Leaders of the Catholic Church in America have taken their “marching orders” from the Pope’s encyclical on climate change, and are already lobbying politicians in the House of Representatives and the Senate, as well as instructing their parishioners to do more. The release of the encyclical has also fired the starting gun for a wave of events designed to promote action on climate change.
According to the Guardian America has 80 million Catholics, and their leaders are embarking on a program designed to turn each and every one of them into advocates for climate action. The leaders themselves are also doing their part: the US Conference of Catholic Bishops is hosting two briefing meetings for members of congress this Thursday and will be visiting the White House on Friday to set out the Pope’s position on climate change.
Joseph Kurtz, the president of the US Conference of Catholic Bishops and the Archbishop of Louisville, said that the encyclical is “our marching orders for advocacy. It really brings about a new urgency for us.”
Reverend Canon Sally Bingham, founder of Interfaith Power & Light which campaigns for action on climate change agreed: “I believe this is potentially the game changer we have all been waiting for. I really think it will change enough minds to get the critical mass we need to get our house in order and cut greenhouse gas emissions.”
The encyclical has also sparked renewed enthusiasm for action at a more local level. Sister Joan Brown, a Franciscan living in New Mexico who has been a climate change campaigner for more than 20 years said “I’ve never seen anything like this in the faith community or otherwise.”
In addition to the high level meetings with politicians, members of the church are holding a string of events countrywide. The Bishop of Des Moines is planning a press conference at a wind farm, while the office of the Archbishop of Atlanta has used the encyclical to encourage local engineers and scientists to help parishioners reduce their carbon footprint. The church has also prepared a briefing for its priests to help them deliver sermons on tackling climate change.
But not everyone is pleased by the Pope’s intervention. His Holiness has been criticised by a number of Republicans, including Jeb Bush, a practicing Catholic, who has said: “I think religion ought to be about making us better as people, less about things [that] end up getting into the political realm.”
“I hope I’m not going to get castigated for saying this by my priest back home, but I don’t get economic policy from my Bishops or my Cardinals or my Pope,” he added.
Bush later attempted to ameliorate his comments, saying: “I think Pope Francis is an extraordinary leader of the church whose teachings I try to follow. It doesn’t need to get any more complicated than that. That’s why I go to Mass. I don’t go to Mass for economic policy or for things in politics.”

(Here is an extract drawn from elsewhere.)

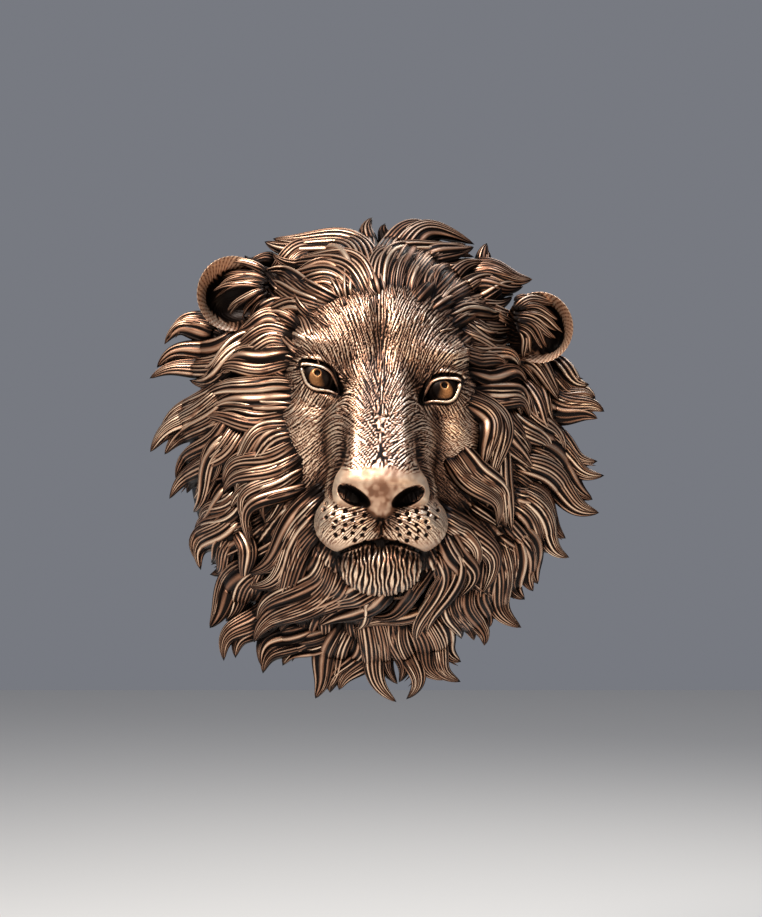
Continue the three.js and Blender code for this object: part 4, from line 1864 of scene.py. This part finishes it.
class Paint:
    """Builds a material's nodes."""

    def __init__(self, name: str) -> None:
        """Starts a material with an empty tree.

        Args:
            name: The material's name.
        """
        self.material = bpy.data.materials.new(name)
        self.material.use_nodes = True
        self.tree = self.material.node_tree
        self.tree.nodes.clear()

    def node(
        self,
        kind: str,
        settings: dict[str, object] | None = None,
        numbered: dict[int, object] | None = None,
        **named: object,
    ) -> bpy.types.Node:
        """Adds a node.

        Args:
            kind: The node's type.
            settings: What the node is set to, before its sockets.
            numbered: Values or links for its sockets by number, where their names repeat.
            named: Values or links for its sockets by name, with _ for a space.

        Returns:
            The node.
        """
        made = self.tree.nodes.new(kind)
        for key, value in (settings or {}).items():
            setattr(made, key, value)
        slots = [(made.inputs[number], value) for number, value in (numbered or {}).items()]
        slots += [(made.inputs[name.replace("_", " ")], value) for name, value in named.items()]
        for slot, value in slots:
            if isinstance(value, Socket):
                self.tree.links.new(value.link, slot)
            elif isinstance(value, bpy.types.NodeSocket):
                self.tree.links.new(value, slot)
            else:
                slot.default_value = value
        return made

    def attribute(self, name: str) -> Socket:
        """A vertex value by its attribute's name."""
        return Socket(self.tree, self.node("ShaderNodeAttribute", {"attribute_name": name}).outputs["Fac"])

    def noise(self, place: bpy.types.NodeSocket, scale: float, detail: float) -> Socket:
        """Soft noise between 0 and 1, of a scale and with so many finer layers."""
        made = self.node("ShaderNodeTexNoise", Vector=place, Scale=scale, Detail=detail)
        return Socket(self.tree, made.outputs["Fac"])

    def mix(self, share: Socket, a: object, b: object) -> bpy.types.NodeSocket:
        """Mixes two colours by a share."""
        return self.node("ShaderNodeMix", {"data_type": "RGBA"}, {0: share, 6: a, 7: b}).outputs[2]


@dataclass(frozen=True)
class Bronze:
    """Cast bronze: dark patina in the recesses, brown on the forms, ridges rubbed to gold."""

    name: str = "patinated_bronze"
    recess: Colour = (0.006, 0.003, 0.002, 1.0)
    brown: Colour = (0.31, 0.148, 0.086, 1.0)
    rubbed: Colour = (0.88, 0.67, 0.48, 1.0)
    brown_span: tuple[float, float] = (0.34, 0.68)
    rubbed_span: tuple[float, float] = (0.6, 1.02)
    cloud_scale: float = 34.0
    grain_scale: float = 900.0
    metallic: float = 0.95
    coat: float = 0.08
    coat_roughness: float = 0.3

    def build(self) -> bpy.types.Material:
        """Makes the material.

        Returns:
            The bronze.
        """
        paint = Paint(self.name)
        ridge, gold, smooth, open_ = (paint.attribute(n) for n in ("ridge", "gold", "smooth", "open"))
        place = paint.node("ShaderNodeTexCoord").outputs["Object"]
        cloud = paint.noise(place, self.cloud_scale, 5.0)
        grain = paint.noise(place, self.grain_scale, 2.0)
        across, along = paint.attribute("across"), paint.attribute("along")
        lay = paint.node("ShaderNodeCombineXYZ", X=across * 0.9, Y=along * 0.05)
        streak = paint.noise(lay.outputs[0], 1.0, 3.0)
        patches = 0.55 * (cloud - 0.5) * (1.0 - 0.75 * smooth)
        high = ridge * (0.5 + 0.62 * open_ + 0.5 * (streak - 0.5) + patches)
        brown = paint.mix(high.between(*self.brown_span), self.recess, self.brown)
        shine = (high.between(*self.rubbed_span) * (0.45 + gold)).clamped()
        colour = paint.mix(shine, brown, self.rubbed)
        bump = paint.node("ShaderNodeBump", Strength=0.25, Distance=0.0004, Height=0.4 * grain + streak)
        shader = paint.node(
            "ShaderNodeBsdfPrincipled",
            Base_Color=colour,
            Metallic=self.metallic,
            Roughness=(0.48 - 0.13 * shine + 0.12 * smooth).clamped(),
            Coat_Weight=self.coat,
            Coat_Roughness=self.coat_roughness,
            Normal=bump.outputs["Normal"],
        )
        paint.node("ShaderNodeOutputMaterial", Surface=shader.outputs[0])
        return paint.material


AMBER_BRONZE = Bronze("amber_bronze", brown=(0.22, 0.09, 0.032, 1.0), rubbed=(0.6, 0.3, 0.12, 1.0))


# Studio


@dataclass(frozen=True)
class Light:
    """A soft square light: where it hangs, its power in watts, its side in metres and its colour."""

    name: str
    place: Triple
    power: float
    size: float
    colour: Triple


LIGHTS = (
    Light("key", (-1.0, -1.25, 1.4), 85.0, 0.6, (1.0, 0.94, 0.87)),
    Light("sky", (0.4, -1.0, 1.7), 24.0, 1.0, (0.7, 0.83, 1.0)),
    Light("fill", (1.1, -2.0, 0.1), 12.0, 1.0, (1.0, 0.82, 0.6)),
    Light("back", (0.6, 1.4, 1.2), 14.0, 1.0, (1.0, 0.97, 0.93)),
)


@dataclass(frozen=True)
class Studio:
    """A pale floor well below the mask, soft light and the camera of the photograph."""

    distance: float = 2.2
    pixel: float = 0.00095
    frame_high: int = 917
    sensor: float = 24.0
    floor_z: float = -0.62
    floor_reach: float = 4.0
    floor_colour: Colour = (0.7, 0.69, 0.67, 1.0)
    floor_roughness: float = 0.8
    world_colour: Colour = (0.84, 0.88, 1.0, 1.0)
    world_strength: float = 0.22

    def build(self) -> None:
        """Sets the floor, the lights, the world and the camera."""
        scene = bpy.context.scene
        made = bmesh.new()
        bmesh.ops.create_grid(made, x_segments=1, y_segments=1, size=self.floor_reach)
        bmesh.ops.translate(made, verts=made.verts, vec=(0.0, 0.0, self.floor_z))
        data = bpy.data.meshes.new("floor")
        made.to_mesh(data)
        made.free()
        floor = bpy.data.objects.new("floor", data)
        paint = Paint("pale_floor")
        shader = paint.node(
            "ShaderNodeBsdfPrincipled",
            Base_Color=self.floor_colour,
            Roughness=self.floor_roughness,
        )
        paint.node("ShaderNodeOutputMaterial", Surface=shader.outputs[0])
        data.materials.append(paint.material)
        scene.collection.objects.link(floor)

        world = bpy.data.worlds.new("studio")
        world.use_nodes = True
        back = world.node_tree.nodes["Background"]
        back.inputs["Color"].default_value = self.world_colour
        back.inputs["Strength"].default_value = self.world_strength
        scene.world = world
        scene.view_settings.view_transform = "Standard"
        for light in LIGHTS:
            self.hang(light)

        lens = bpy.data.cameras.new("camera")
        lens.sensor_fit = "VERTICAL"
        lens.sensor_height = self.sensor
        lens.lens = lens.sensor_height * self.distance / (self.frame_high * self.pixel)
        camera = bpy.data.objects.new("camera", lens)
        camera.location = (0.0, -self.distance, 0.0)
        camera.rotation_euler = (math.radians(90.0), 0.0, 0.0)
        scene.collection.objects.link(camera)
        scene.camera = camera

    def hang(self, light: Light) -> None:
        """Hangs a light so that it looks at the mask.

        Args:
            light: The light.
        """
        lamp = bpy.data.lights.new(light.name, "AREA")
        lamp.energy = light.power
        lamp.size = light.size
        lamp.color = light.colour
        made = bpy.data.objects.new(light.name, lamp)
        made.location = light.place
        made.rotation_euler = (-Vector(light.place)).to_track_quat("-Z", "Y").to_euler()
        bpy.context.scene.collection.objects.link(made)


def main() -> None:
    """Builds the mask round its frame, dresses it and sets the studio."""
    logging.basicConfig(level=logging.INFO, format="%(name)s: %(message)s")
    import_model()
    head = Head()
    ears = (LEFT_EAR, RIGHT_EAR)
    pieces = [*Face(head, Fur()).build(), *Mane(head, ears).build(), Eyes(head).build()]
    pieces += [ear.build() for ear in ears]
    Wear().mark(pieces)
    bronze, amber = Bronze().build(), AMBER_BRONZE.build()
    for piece in pieces:
        piece.data.materials.append(amber if piece.name == "eyeballs" else bronze)
        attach(piece, BODY)
        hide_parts(CASTING)
        LOG.info("%s: %d faces", piece.name, len(piece.data.polygons))
    Studio().build()


if __name__ == "__main__":
    main()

Bush was branded a “hypocrite” for his comments, having in the past said that faith should guide public leaders, but Senator Marco Rubio, another Republican Presidential nominee hopeful told reporters that it was “ironic that a lot of the same liberals who are touting the encyclical on climate change ignore multiple pronouncements of this Pope on the definition of marriage and the sanctity of life.”
A third candidate, Rick Santorum has also spoken on the matter, telling a radio host “The church has gotten it wrong a few times on science. We probably are better off leaving science to the scientists, and focusing on what we’re really good at, which is theology and morality.”
But Kurtz has attempted to suggest that the Pope’s encylical is merely a moral, and not a political statement, saying “I don’t think he is presenting a blueprint for saying this is exactly a step-by-step recipe. He is providing a framework and a moral call as a true moral leader to say take seriously the urgency of this matter.”
Climate scientist Ray Bradley said: “He has no political agenda. He speaks from the heart. Who else can address this issue without the taint of politics?”
But already three very clear-cut policies are being supported and promoted by the church as ‘solutions’ to climate change: the Environmental Protection Agency’s proposed rules for new power plants which have been severely criticised by Republicans and the fossil fuel industry; the Green Climate Fund which pays developing countries to curtail their CO2 emissions; and an energy efficiency bill currently before Congress.
“It saves the encyclical from being dismissed simply as an abstract impression,” said Cardinal Donald Wuerl, the archbishop of Washington. “What our holy father is lifting up is a series of acts that beg for some coherent moral analysis, some direction for the good of all on the planet and for the planet itself.”